「園田と中央のダートの違いは?」というユーザーの質問から、過酷な冬競馬の話になり…。冬場のダート競馬の危険性や、体重との戦いとなる防寒対策など、ジョッキーだけが知る冬競馬の舞台裏を語ってくれました。
■レース中は、寒さなんて全然感じない!?
──今回は、ダート競馬が多いこの時期ならではといいますか、「園田競馬のダートと中央競馬のダートは、どこが違いますか?」という質問がきています。
小牧 まず、砂の質が違うね。中央の砂は、やっぱり質がいいし、よく手入れされていると思う。地方でも年に何度か砂の入れ替えをしているけど、やっぱり重いね。なんでかわからんけど、ゴーグルや馬具にものすごぐ引っ付くんですわ。
──砂厚の違いもありますよね。
小牧 地方のほうが深いね、たぶん。
──中央は一応、全場8センチと決められていますからね。
小牧 そうなんや。初めて知ったわ(笑)。この時期はね、地方も中央も凍らんように凍結防止剤を撒いているから、砂に粘り気が出て、めちゃくちゃ引っ付く。これにはホンマに苦労してます。簡単に乗っているように見えるかもしれんけど、ホントに前が見えなくなることがある。この時期は毎年やね。
砂で視界不良になることも
──みなさん、透明の砂除けを重ねてしていらっしゃいますものね。
小牧 そうそう、通称ダート板ね(おもにバレットがアクリル板を切って、手作りしている)。2枚は絶対にしているし、3枚していることもある。とくに、内でずーっと我慢せなアカンような馬のときには3枚やね。そもそも、前は重ねてしているジョッキーなんていなかったのに、最近の傾向なんかなぁ。まぁ、凍らせないことも大事やから仕方がない面もあるけど、今年の京都はとくにひどいね。前が見えないのはホンマに往生するねん。
──それは改善の余地ありですね。
小牧 ホンマやねぇ。馬の目にも絶対に引っ付いているはずやのに、よう目を開けていられるなと思って。馬って不思議やわ。

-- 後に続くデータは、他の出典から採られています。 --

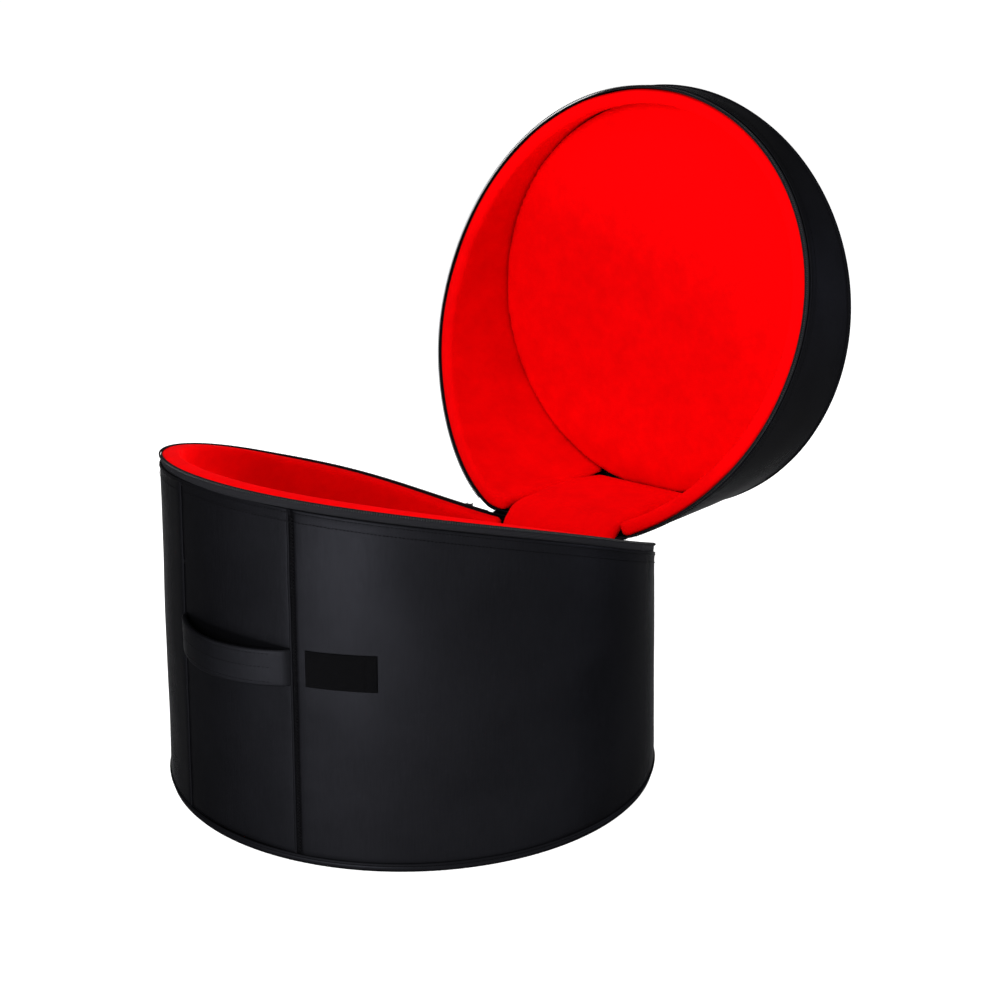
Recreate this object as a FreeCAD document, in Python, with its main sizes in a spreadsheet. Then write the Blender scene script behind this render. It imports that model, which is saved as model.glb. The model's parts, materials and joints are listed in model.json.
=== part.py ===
import FreeCAD, Part
import math
import os
import Sketcher

Vector = FreeCAD.Vector
Constraint = Sketcher.Constraint

# Padded drum bag with a slanted clamshell lid, in millimetres.
# The origin is the middle of the underside, +Z is up, the handle faces -Y and the hinge +Y.
# Both shells are cut from one tapered drum: a cone, a waist scooped out of its rear so that the
# hinge line is straight, and a shallow drum-long arc that parts the base from the lid.
# Every wall layer is the space between two such drums, each inset by its depth into the wall.

SIZES = {
    "base_radius": 265.0,          # outside, at the floor
    "draw_in": 9.0,                # how much smaller the radius is at the top panel
    "closed_height": 430.0,        # floor to top panel, lid closed
    "lid_front_depth": 57.5,       # top panel down to the zipper line, above the handle
    "lid_middle_depth": 121.0,     # the same at the drum's axis
    "hinge_height": 207.0,         # hinge line above the floor
    "hinge_set_in": 17.6,          # straight hinge line inside the round wall line
    "lid_opening": 91.4,           # degrees the lid stands open at rest
    "rim_gap": 0.3,                # between base and lid when closed
    "seat_gap": 0.3,               # between loose pads and what they lie on
    "ply_gap": 0.1,                # between the outer cloth and the foam behind it
    "fabric": 1.5,                 # outer cloth
    "foam": 17.0,                  # wall padding
    "lining": 2.0,                 # plush cloth inside
    "end_foam": 12.0,              # padding of floor and top
    "edge_turn": 8.0,              # end panels turned up over the wall
    "edge_bevel": 2.5,             # bevel of that turn
    "bead_rise": 1.6,              # piping between end panel and wall
    "bead_width": 3.2,
    "front_seam_reach": 78.0,      # seams of the handle panel, each side of the middle
    "seam_rise": 1.2,              # how far a felled seam stands proud
    "seam_width": 3.0,
    "hinge_pad_inset": 14.0,       # side edge of the pads beside the hinge, from its end
    "pad_gap": 0.6,                # between two pads that meet
    "band_width": 10.0,            # zipper tape that shows below the rim
    "coil_height": 3.0,
    "coil_rise": 0.6,              # how far the coil stands proud of the tape
    "coil_clear": 10.0,            # coil ends this far before the hinge corner
    "flap_reach": 27.0,            # hinge cloth down and out from the hinge line
    "flap_cloth": 1.2,
    "label_width": 72.0,
    "label_height": 43.0,
    "label_cloth": 0.8,
    "label_middle": 199.5,         # above the floor
    "label_from_seam": 42.8,       # from the right seam to the label's middle
    "handle_middle": 200.0,        # above the floor
    "handle_width": 38.0,
    "handle_cloth": 3.6,           # both layers
    "handle_bow": 30.0,            # how far the middle stands off the line of its ends
    "handle_inset": 12.0,          # from the seam to the part that lifts
    "handle_gap": 0.3,
    "slider_turn": 27.0,           # degrees round from the hinge
    "slider_width": 8.0,
    "slider_length": 11.0,
    "slider_plate": 1.6,
    "ear_width": 1.4,
    "ear_reach": 4.4,
    "pin_radius": 0.8,
    "pull_play": 0.3,
    "pull_width": 6.0,
    "pull_length": 24.0,
    "pull_thick": 1.6,
}

document = FreeCAD.newDocument("DrumBag")
sheet = document.addObject("Spreadsheet::Sheet", "Sizes")
for row, (alias, value) in enumerate(SIZES.items(), 1):
    sheet.set(f"A{row}", alias)
    sheet.set(f"B{row}", str(value))
    sheet.setAlias(f"B{row}", alias)
layout = document.addObject("App::VarSet", "Layout")
subparts = []


def derive(name, expression):
    """Adds a worked-out size to the layout, bound to the sheet."""
    layout.addProperty("App::PropertyFloat", name)
    layout.setExpression(name, expression)


def circle_through(name, first, second, third):
    """Derives the centre and radius of the arc through three (y, z) points given as expressions."""
    points = [first, second, third]
    for letter, (along, up) in zip("abc", points):
        derive(f"{name}_{letter}y", along)
        derive(f"{name}_{letter}z", up)
    ay, az, by, bz, cy, cz = [f"{name}_{letter}{axis}" for letter in "abc" for axis in "yz"]
    derive(f"{name}_d", f"2 * ({ay} * ({bz} - {cz}) + {by} * ({cz} - {az}) + {cy} * ({az} - {bz}))")
    squares = [f"({name}_{letter}y ^ 2 + {name}_{letter}z ^ 2)" for letter in "abc"]
    a, b, c = squares
    derive(f"{name}_y", f"({a} * ({bz} - {cz}) + {b} * ({cz} - {az}) + {c} * ({az} - {bz})) / {name}_d")
    derive(f"{name}_z", f"({a} * ({cy} - {by}) + {b} * ({ay} - {cy}) + {c} * ({by} - {ay})) / {name}_d")
    derive(f"{name}_r", f"sqrt(({ay} - {name}_y) ^ 2 + ({az} - {name}_z) ^ 2)")


derive("taper", "Sizes.draw_in / Sizes.closed_height")
derive("lid_radius", "Sizes.base_radius - Sizes.draw_in")
derive("wall", "Sizes.fabric + Sizes.foam + Sizes.lining")
derive("reach", "2 * (Sizes.base_radius + Sizes.closed_height)")
derive("hinge_radius", "Sizes.base_radius - taper * Sizes.hinge_height")
derive("hinge_reach", "hinge_radius - Sizes.hinge_set_in")
derive("hinge_half", "sqrt(hinge_radius ^ 2 - hinge_reach ^ 2)")
derive("hinge_pad_reach", "hinge_half - Sizes.hinge_pad_inset")
derive("rim_front_height", "Sizes.closed_height - Sizes.lid_front_depth")
derive("rim_middle_height", "Sizes.closed_height - Sizes.lid_middle_depth")
derive("floor_top", "Sizes.fabric + Sizes.end_foam + Sizes.lining")
circle_through(
    "rim",
    ("-(Sizes.base_radius - taper * rim_front_height)", "rim_front_height"),
    ("0", "rim_middle_height"),
    ("hinge_reach", "Sizes.hinge_height"),
)
circle_through(
    "waist",
    ("Sizes.base_radius - taper * Sizes.edge_turn", "Sizes.edge_turn"),
    ("hinge_reach", "Sizes.hinge_height"),
    ("lid_radius + taper * Sizes.edge_turn", "Sizes.closed_height - Sizes.edge_turn"),
)
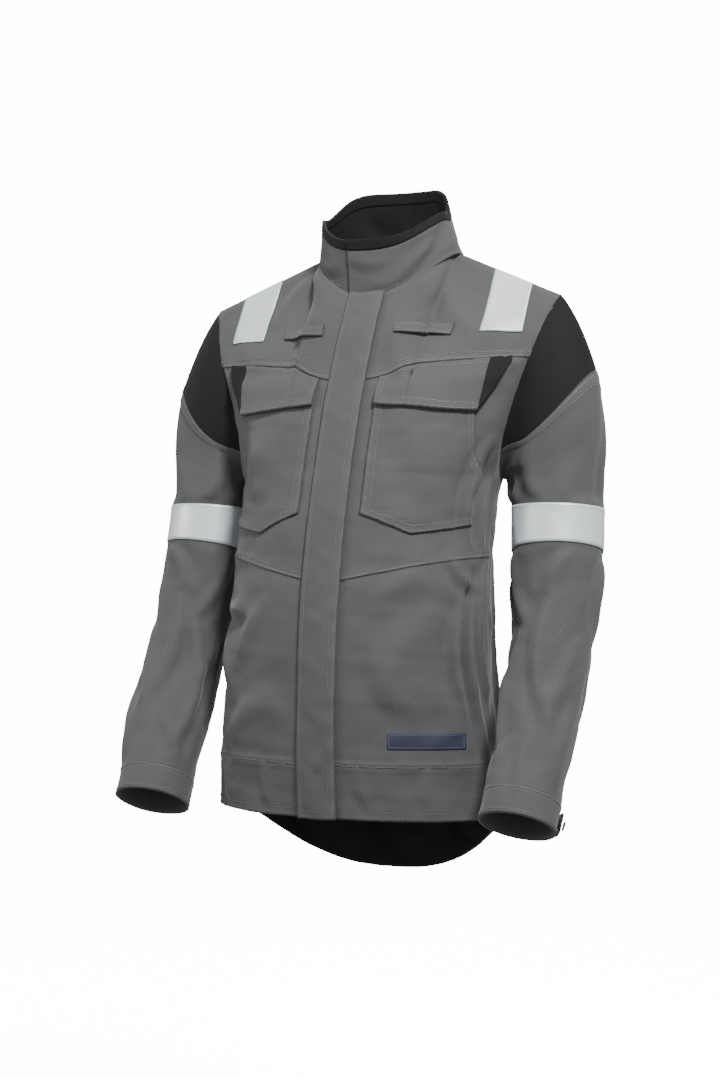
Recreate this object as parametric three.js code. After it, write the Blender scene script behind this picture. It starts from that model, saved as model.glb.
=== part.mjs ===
// A flame-retardant welder's work jacket, hung by its neck loop and closed at the front.
// Millimetres, +Z up, the front faces -Y and the wearer's left is +X.
// The torso is one curved surface, torsoPoint(a, h, side): a runs from -1 at the right side seam
// to 1 at the left, h is the height above the front hem, and side is FRONT or BACK. Each cloth
// panel is a thin solid over a patch of it. Sleeves and collar are rings swept the same way.
import * as THREE from "three";
import { mergeVertices } from "three/addons/utils/BufferGeometryUtils.js";

const { mapLinear, lerp, clamp, smoothstep, degToRad } = THREE.MathUtils;
const Vec = THREE.Vector3;

// ---------------------------------------------------------------- driving dimensions
const CLOTH = 2; // thickness of a cloth panel with its turnings
const SEAM = 0.5; // gap left between two panels at a seam
const LAYER = 0.9; // gap left between two layers
const FRONT = -1;
const BACK = 1;

const SHOULDER_Z = 595; // shoulder tip above the front hem
const NECK_SIDE_Z = 654;
const NECK_FRONT_Z = 598;
const NECK_BACK_Z = 668;
const SHOULDER_HALF = 221; // half the width between the shoulder tips
const HEM_HALF = 168; // half the width at the hem
const WAIST_HALF = 155;
const SHOULDER_Y = 60; // the shoulder tip sits behind the middle of the waist

const FRONT_RADIUS = 953; // the closed front edge bows forward on this arc
const FRONT_MOST_Y = -109;
const FRONT_MOST_Z = 131;

const NECK_HALF = 86; // the neckline is an ellipse in plan
const NECK_DEEP = 62;
const NECK_Y = 75;
const COLLAR_HALF = 80; // and so is the collar's top edge
const COLLAR_DEEP = 60;
const COLLAR_Y = 67;
const COLLAR_FRONT_Z = 664;
const COLLAR_SIDE_Z = 702;
const COLLAR_BACK_Z = 739;
const BINDING_SHARE = 0.2; // share of the collar's height under the black binding

const TAIL_DROP = 80; // the back hem hangs this much lower than the front
const HEM_BAND = 62;
const WAIST_SEAM = 258; // height at the centre front, rising by WAIST_RISE to the side
const WAIST_RISE = 34;
const YOKE_SEAM = 490;
const YOKE_RISE = 30;
const BACK_YOKE_SEAM = 470;

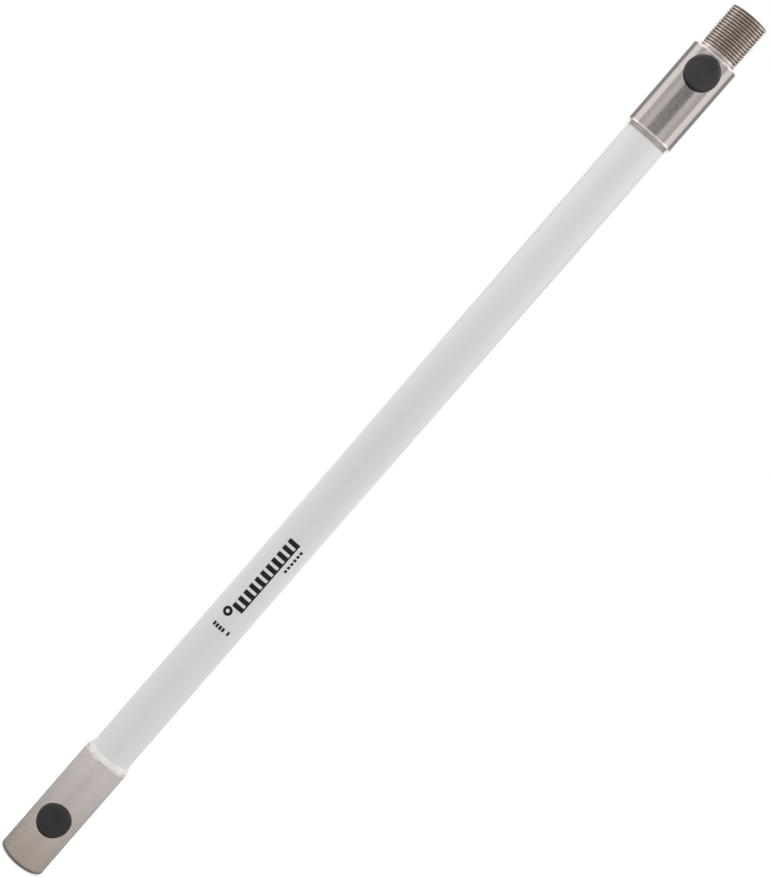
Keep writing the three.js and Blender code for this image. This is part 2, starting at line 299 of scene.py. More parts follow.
def port_rows(centre):
    """Rings of points from the outer wall's patch, through the port's edge, to the inner one."""
    rim_steps = 2 * (2 * OUTER_PATCH["half_columns"] + OUTER_PATCH["rows"])
    turns = [math.radians(-135) + 2 * math.pi * step / rim_steps for step in range(rim_steps + 1)]

    def hole_point(surface, radius, turn, depth=0.0):
        x = radius * math.cos(turn)
        return Vector((x, -(math.sqrt(surface**2 - x**2) - depth), centre + radius * math.sin(turn)))

    def wall_rings(surface, patch, hole):
        rings = []
        for step in range(PATCH_RINGS + 1):
            share = step / PATCH_RINGS
            points = []
            for (angle, z), turn in zip(patch_rim(patch, centre), turns):
                edge = hole_point(surface, hole, turn)
                hole_angle = math.atan2(edge.x, -edge.y)
                mixed = angle + (hole_angle - angle) * share
                points.append(Vector((
                    surface * math.sin(mixed),
                    -surface * math.cos(mixed),
                    z + (edge.z - z) * share,
                )))
            rings.append(points)
        return rings

    rings = wall_rings(FERRULE_RADIUS, OUTER_PATCH, PORT_RADIUS + SMALL_EDGE)
    for degrees in (30, 60, 90):
        lean = math.radians(degrees)
        radius = PORT_RADIUS + SMALL_EDGE * (1 - math.sin(lean))
        depth = SMALL_EDGE * (1 - math.cos(lean))
        rings.append([hole_point(FERRULE_RADIUS, radius, turn, depth) for turn in turns])
    rings += reversed(wall_rings(CHAMBER_RADIUS, INNER_PATCH, PORT_RADIUS))
    return rings


def ferrule_grids(outside, inside, port_z):
    """The ferrule's grids. outside runs up the wall and inside down it, as lists of rows, and
    None in each marks where the port's patch comes."""
    rows = []
    patches = []
    for part, patch, radius in (
        (outside, OUTER_PATCH, FERRULE_RADIUS),
        (inside, INNER_PATCH, CHAMBER_RADIUS),
    ):
        for row in part:
            if row is not None:
                rows.append(row)
                continue
            heights = patch_heights(patch, port_z)
            if part is inside:
                heights.reverse()
            patches.append((len(rows), patch))
            rows += [ring(radius, z) for z in heights]
    rows.append(rows[0])

    def in_patch(row, column):
        return any(
            start <= row < start + patch["rows"]
            and (column < patch["half_columns"] or column >= COLUMNS - patch["half_columns"])
            for start, patch in patches
        )

    return [(rows, in_patch), (port_rows(port_z), None)]


def rings(points):
    return [ring(radius, z) for radius, z in points]


def lower_ferrule(material):
    """Female thread in the foot, cable chamber with its port, and a socket for the tube."""
    plug_low, plug_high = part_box("lower_plug")
    port_z = (plug_low.z + plug_high.z) / 2
    seat_z = TUBE_LOW.z - SEAT_GAP
    land_z = LOWER_MOUTH_Z - BEVEL_LENGTH - LAND_SETBACK
    foot = rounded([
        (BASE_MOUTH, 0, 0),
        (FERRULE_RADIUS, 0, FOOT_ROUND),
        (FERRULE_RADIUS, port_z, 0),
    ])[:-1]
    shoulder = rounded([
        (FERRULE_RADIUS, port_z, 0),
        (FERRULE_RADIUS, land_z, LAND_ROUND),
        (FERRULE_RADIUS - LAND_DROP, land_z + LAND_LENGTH, LAND_ROUND),
        (SOCKET_RADIUS + SMALL_EDGE, LOWER_MOUTH_Z, MOUTH_ROUND),
        (SOCKET_RADIUS, LOWER_MOUTH_Z, 0),
        (SOCKET_RADIUS, seat_z, 0),
        (CHAMBER_RADIUS, seat_z, 0),
    ])[1:]

    def limit(z, radius):
        return max(BASE_MOUTH - z, min(radius, BASE_CREST + (BASE_THREAD_END_Z - z)))

    thread = thread_rows(0, BASE_THREAD_END_Z, BASE_CREST, BASE_ROOT, INTERNAL_TURN, limit)
    outside = [*rings(foot), None, *rings(shoulder)]
    inside = [None, ring(CHAMBER_RADIUS, BASE_THREAD_END_Z), *reversed(thread)]
    grids = ferrule_grids(outside, inside, port_z)
    piece = object_from_grids("lower_ferrule_turned", grids, "mast", material)
    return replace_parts(piece, "lower_ferrule")


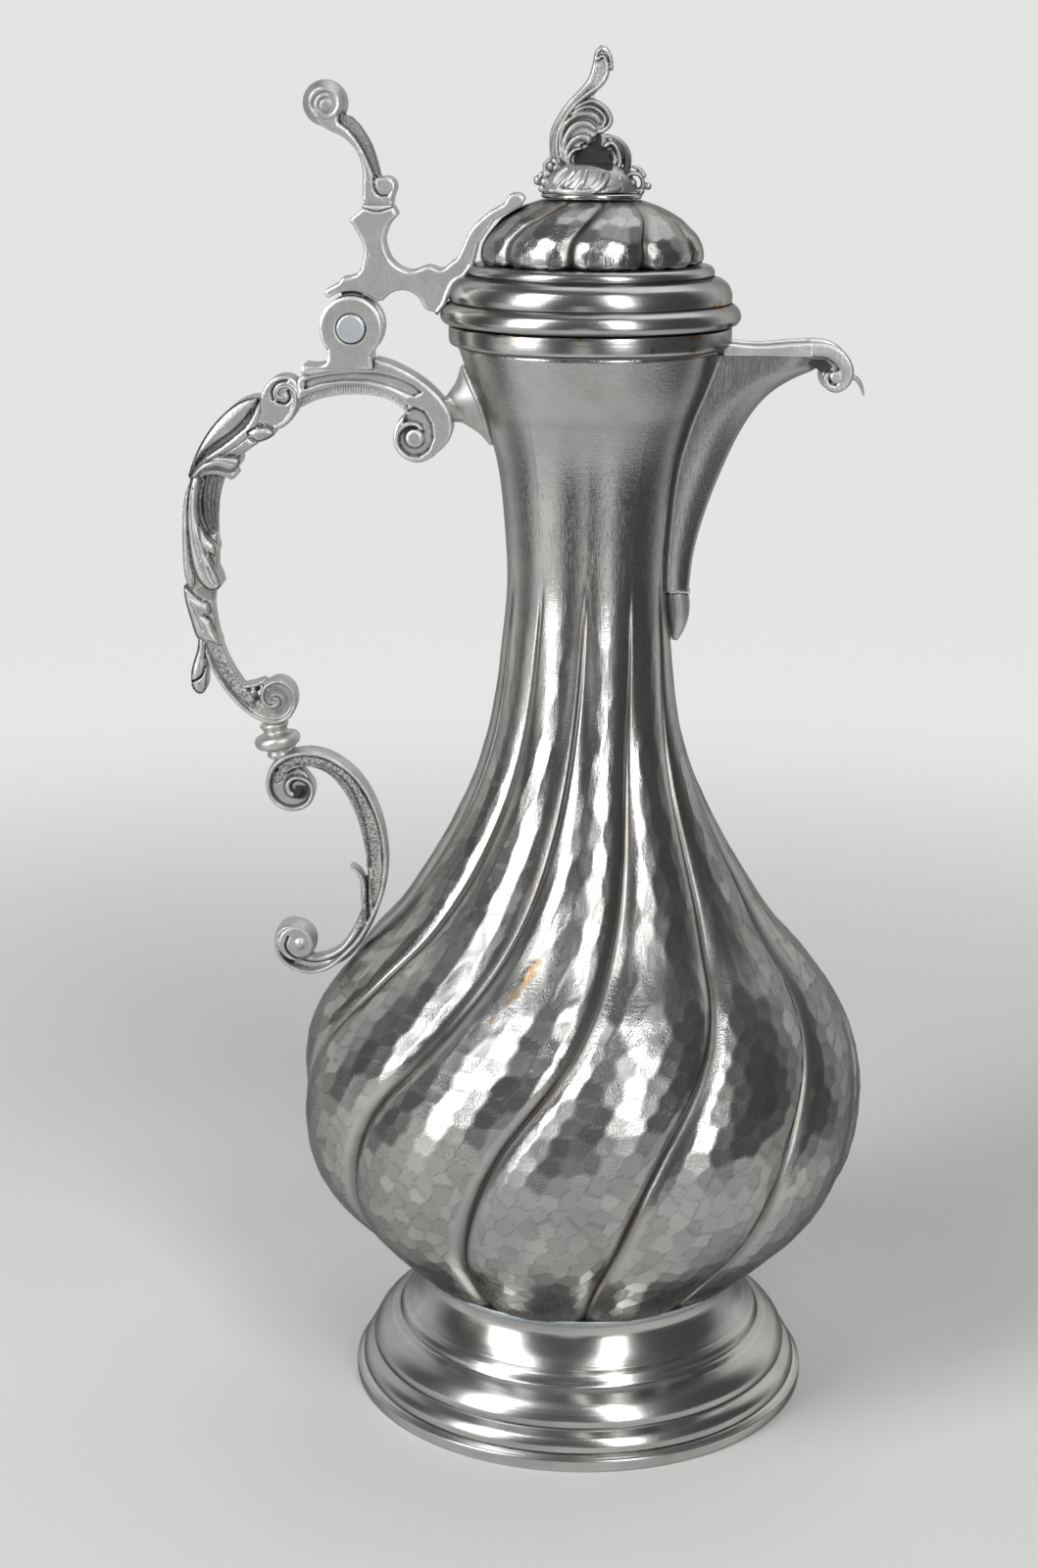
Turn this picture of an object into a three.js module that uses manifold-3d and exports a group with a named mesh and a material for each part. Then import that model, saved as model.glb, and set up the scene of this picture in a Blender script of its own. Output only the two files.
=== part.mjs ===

──続いても、冬競馬ならではの質問です。「冬場の競馬はものすごく寒いと思うのですが、ジョッキーのみなさんは防寒対策などされているのでしょうか?」というものです。
小牧 この前はね、カイロを貼ってた。それだけで全然違うねん。ただ、カイロのぶん、体重が重たくなるからねぇ。腰にもう1枚貼ろうと思ったけど、そのぶん重くなるんやったら、なんか食べたほうがいいわ、と思ったり。
──カイロ1枚の重さを気にしなければならないというのは、体重制限のあるジョッキーならではですね。
小牧 そうやね。体重を気にしないでいいなら、それこそベタベタ貼ってもいいんやで。あと、工夫するとしたら、アンダーシャツやね。僕の場合は、軽くて薄くて暖かいアンダーシャツを着て、その上に風を通さないナイロン素材のごく薄いジャンパーのようなもの(モンベルという登山用の防寒具)を着て、プロテクターを付けて、最後に勝負服を着てます。
──アンダーシャツは、何を着てもいいんですか?
小牧 うん、自由やで。デサントのアンダーシャツを着てる人が多いけど、それこそ、ユニクロのヒートテックとかも軽くていいよね。僕も着てるよ。でも、基本的にみんな薄着やで。乗ったら暑くなるから、冬場でもアンダーシャツは半袖を着てる人もいるくらいやから。寒いのは、乗る前と返し馬と輪乗りのときで、レース中は寒さなんて全然感じないからね。
──集中力のなせる業ですね。
小牧 それより、ケガをしてから、なかなか体重が落ちんようになってね。1月3週目の土曜日に乗ったあと、やっといつもの体重まで落ちた。それまでは、何をしても落ちなくて、前日の金曜日なんて、めずらしく一切食べなかったからね。
酒抜きで減量に勤しむ
──大好きなお酒も…?
小牧 うん、抜いてた。というより、体重が重たくて飲まれへんねん。僕としてはめずらしいことやで(笑)。土曜日のレースの後、ようやく体重が落ちたから、調整ルームで飲んでしまったけど。
──休養中も体重は変わらないとおっしゃっていましたが、やはり、リズムが狂ったんでしょうね。
小牧 そうやねん。週末に向けて体重を落とすというリズムが、完全に狂った。一時期は、ホンマに何をしても落ちなかったからね。でも、数を乗り出したらそんなこともなくなって。ようやくスッと落ちるようになったわ。やっぱり動かなアカンちゅうことやね。これでカイロをもっと貼れるわ。